Stated problem: Copy exactly the block of lines between the one containing "faint waxy sheen." and the one containing "for node in", inclusive.

Input rows:
##########

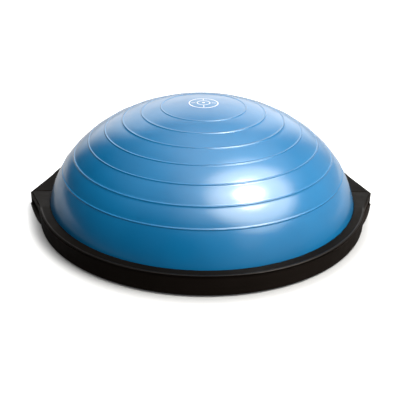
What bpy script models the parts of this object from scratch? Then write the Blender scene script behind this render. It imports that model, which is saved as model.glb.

##########

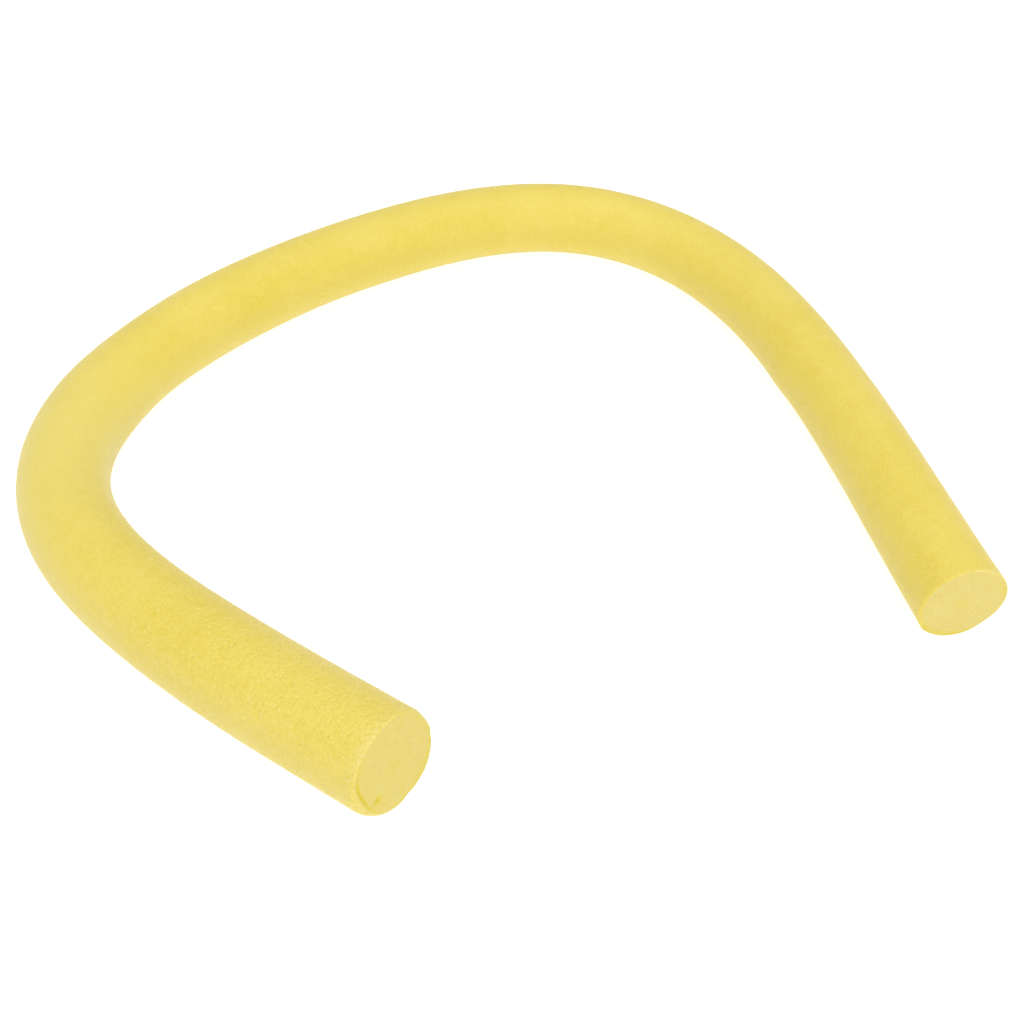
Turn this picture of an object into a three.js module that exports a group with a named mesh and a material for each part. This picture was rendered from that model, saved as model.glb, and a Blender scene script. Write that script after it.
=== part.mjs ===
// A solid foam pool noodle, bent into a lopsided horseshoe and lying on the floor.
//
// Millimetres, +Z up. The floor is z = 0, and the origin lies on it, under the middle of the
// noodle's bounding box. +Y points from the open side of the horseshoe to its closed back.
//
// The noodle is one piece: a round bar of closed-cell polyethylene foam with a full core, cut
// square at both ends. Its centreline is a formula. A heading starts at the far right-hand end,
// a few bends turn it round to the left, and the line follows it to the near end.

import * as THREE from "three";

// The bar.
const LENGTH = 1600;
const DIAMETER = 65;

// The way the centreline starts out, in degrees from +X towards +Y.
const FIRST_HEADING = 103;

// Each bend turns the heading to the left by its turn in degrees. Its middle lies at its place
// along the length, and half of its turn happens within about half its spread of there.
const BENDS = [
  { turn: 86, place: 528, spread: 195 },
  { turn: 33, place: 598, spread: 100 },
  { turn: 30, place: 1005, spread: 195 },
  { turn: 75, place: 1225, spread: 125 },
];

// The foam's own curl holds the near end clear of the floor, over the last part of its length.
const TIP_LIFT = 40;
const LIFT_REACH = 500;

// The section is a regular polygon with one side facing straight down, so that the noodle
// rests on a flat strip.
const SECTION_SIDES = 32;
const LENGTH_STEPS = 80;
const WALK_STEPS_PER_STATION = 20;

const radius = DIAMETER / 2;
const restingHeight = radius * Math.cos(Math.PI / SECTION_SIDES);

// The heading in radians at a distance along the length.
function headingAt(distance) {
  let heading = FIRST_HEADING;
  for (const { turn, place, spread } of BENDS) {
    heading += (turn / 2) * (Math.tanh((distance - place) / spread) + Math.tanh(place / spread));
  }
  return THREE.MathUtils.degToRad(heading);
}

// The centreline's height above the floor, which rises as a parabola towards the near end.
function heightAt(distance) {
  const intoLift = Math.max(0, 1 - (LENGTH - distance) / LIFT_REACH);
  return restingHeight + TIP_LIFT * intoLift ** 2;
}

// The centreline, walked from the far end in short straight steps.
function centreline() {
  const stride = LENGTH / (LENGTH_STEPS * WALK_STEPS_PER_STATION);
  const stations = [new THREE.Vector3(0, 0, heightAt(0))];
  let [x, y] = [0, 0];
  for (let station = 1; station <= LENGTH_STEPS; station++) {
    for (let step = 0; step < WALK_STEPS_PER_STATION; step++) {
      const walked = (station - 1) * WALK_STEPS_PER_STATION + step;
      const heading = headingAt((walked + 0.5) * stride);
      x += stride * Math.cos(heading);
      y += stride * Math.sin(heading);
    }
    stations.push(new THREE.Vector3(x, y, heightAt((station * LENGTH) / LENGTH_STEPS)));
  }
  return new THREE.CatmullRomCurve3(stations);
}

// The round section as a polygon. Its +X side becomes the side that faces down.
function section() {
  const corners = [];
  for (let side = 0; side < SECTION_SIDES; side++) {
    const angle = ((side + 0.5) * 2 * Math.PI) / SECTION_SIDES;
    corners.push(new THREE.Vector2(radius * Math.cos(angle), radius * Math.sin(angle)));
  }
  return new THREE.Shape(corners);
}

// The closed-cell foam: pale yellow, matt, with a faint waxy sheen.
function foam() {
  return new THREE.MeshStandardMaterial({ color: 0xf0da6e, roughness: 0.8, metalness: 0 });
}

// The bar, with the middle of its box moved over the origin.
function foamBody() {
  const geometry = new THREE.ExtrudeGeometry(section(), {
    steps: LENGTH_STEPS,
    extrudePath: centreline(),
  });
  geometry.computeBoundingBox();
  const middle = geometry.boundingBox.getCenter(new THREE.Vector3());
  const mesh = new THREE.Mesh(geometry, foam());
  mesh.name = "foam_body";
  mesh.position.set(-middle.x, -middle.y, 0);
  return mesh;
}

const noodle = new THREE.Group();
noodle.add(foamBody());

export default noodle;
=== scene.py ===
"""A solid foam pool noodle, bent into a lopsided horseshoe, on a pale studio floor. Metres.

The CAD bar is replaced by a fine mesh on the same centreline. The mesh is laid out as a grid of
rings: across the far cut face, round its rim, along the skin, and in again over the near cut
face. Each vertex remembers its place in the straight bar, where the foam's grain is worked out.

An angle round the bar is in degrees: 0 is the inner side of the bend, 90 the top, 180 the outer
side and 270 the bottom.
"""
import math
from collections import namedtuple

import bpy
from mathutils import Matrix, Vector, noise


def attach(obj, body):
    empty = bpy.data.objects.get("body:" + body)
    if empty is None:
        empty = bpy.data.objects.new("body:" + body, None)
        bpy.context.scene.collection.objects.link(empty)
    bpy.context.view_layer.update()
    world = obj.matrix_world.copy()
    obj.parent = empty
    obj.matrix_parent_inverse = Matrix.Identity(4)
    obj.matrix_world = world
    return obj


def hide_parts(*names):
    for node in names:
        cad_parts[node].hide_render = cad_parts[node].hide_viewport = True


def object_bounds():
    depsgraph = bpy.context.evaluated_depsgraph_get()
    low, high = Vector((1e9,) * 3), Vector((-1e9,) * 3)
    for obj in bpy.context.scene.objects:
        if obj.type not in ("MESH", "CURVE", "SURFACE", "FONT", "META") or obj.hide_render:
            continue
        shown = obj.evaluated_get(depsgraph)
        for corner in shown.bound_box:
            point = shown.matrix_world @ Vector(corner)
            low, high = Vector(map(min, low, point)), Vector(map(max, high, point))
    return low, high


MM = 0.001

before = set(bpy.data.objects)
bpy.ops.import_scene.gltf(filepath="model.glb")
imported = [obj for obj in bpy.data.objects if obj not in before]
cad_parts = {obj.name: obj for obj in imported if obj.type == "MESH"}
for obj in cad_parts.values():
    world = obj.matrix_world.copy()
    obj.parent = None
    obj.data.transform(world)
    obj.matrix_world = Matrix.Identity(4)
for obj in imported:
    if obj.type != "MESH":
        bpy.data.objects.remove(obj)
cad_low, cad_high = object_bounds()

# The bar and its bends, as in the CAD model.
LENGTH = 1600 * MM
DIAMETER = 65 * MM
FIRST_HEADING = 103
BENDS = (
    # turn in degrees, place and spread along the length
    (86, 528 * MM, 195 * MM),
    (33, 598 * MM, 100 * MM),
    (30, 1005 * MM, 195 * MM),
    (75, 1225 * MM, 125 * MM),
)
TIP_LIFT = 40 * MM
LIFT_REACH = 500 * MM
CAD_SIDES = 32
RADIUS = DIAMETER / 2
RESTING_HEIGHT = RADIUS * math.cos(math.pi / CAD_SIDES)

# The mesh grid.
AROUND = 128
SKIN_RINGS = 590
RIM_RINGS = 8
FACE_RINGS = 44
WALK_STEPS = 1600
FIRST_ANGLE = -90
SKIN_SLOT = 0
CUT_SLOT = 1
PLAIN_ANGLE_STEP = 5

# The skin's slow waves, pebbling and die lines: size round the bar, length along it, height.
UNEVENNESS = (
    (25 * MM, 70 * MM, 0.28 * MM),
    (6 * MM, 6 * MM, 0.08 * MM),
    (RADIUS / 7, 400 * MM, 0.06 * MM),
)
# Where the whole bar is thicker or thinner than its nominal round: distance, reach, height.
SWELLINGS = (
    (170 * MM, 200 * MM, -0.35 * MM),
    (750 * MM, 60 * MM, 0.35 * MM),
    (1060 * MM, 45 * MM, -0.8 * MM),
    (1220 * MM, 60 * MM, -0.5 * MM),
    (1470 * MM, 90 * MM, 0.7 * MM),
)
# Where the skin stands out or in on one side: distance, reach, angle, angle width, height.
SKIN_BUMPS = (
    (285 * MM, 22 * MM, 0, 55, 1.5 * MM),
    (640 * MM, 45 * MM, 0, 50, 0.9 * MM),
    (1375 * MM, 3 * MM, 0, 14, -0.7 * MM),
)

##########

Response to this exercise:
// The closed-cell foam: pale yellow, matt, with a faint waxy sheen.
function foam() {
  return new THREE.MeshStandardMaterial({ color: 0xf0da6e, roughness: 0.8, metalness: 0 });
}

// The bar, with the middle of its box moved over the origin.
function foamBody() {
  const geometry = new THREE.ExtrudeGeometry(section(), {
    steps: LENGTH_STEPS,
    extrudePath: centreline(),
  });
  geometry.computeBoundingBox();
  const middle = geometry.boundingBox.getCenter(new THREE.Vector3());
  const mesh = new THREE.Mesh(geometry, foam());
  mesh.name = "foam_body";
  mesh.position.set(-middle.x, -middle.y, 0);
  return mesh;
}

const noodle = new THREE.Group();
noodle.add(foamBody());

export default noodle;
=== scene.py ===
"""A solid foam pool noodle, bent into a lopsided horseshoe, on a pale studio floor. Metres.

The CAD bar is replaced by a fine mesh on the same centreline. The mesh is laid out as a grid of
rings: across the far cut face, round its rim, along the skin, and in again over the near cut
face. Each vertex remembers its place in the straight bar, where the foam's grain is worked out.

An angle round the bar is in degrees: 0 is the inner side of the bend, 90 the top, 180 the outer
side and 270 the bottom.
"""
import math
from collections import namedtuple

import bpy
from mathutils import Matrix, Vector, noise


def attach(obj, body):
    empty = bpy.data.objects.get("body:" + body)
    if empty is None:
        empty = bpy.data.objects.new("body:" + body, None)
        bpy.context.scene.collection.objects.link(empty)
    bpy.context.view_layer.update()
    world = obj.matrix_world.copy()
    obj.parent = empty
    obj.matrix_parent_inverse = Matrix.Identity(4)
    obj.matrix_world = world
    return obj


def hide_parts(*names):
    for node in names:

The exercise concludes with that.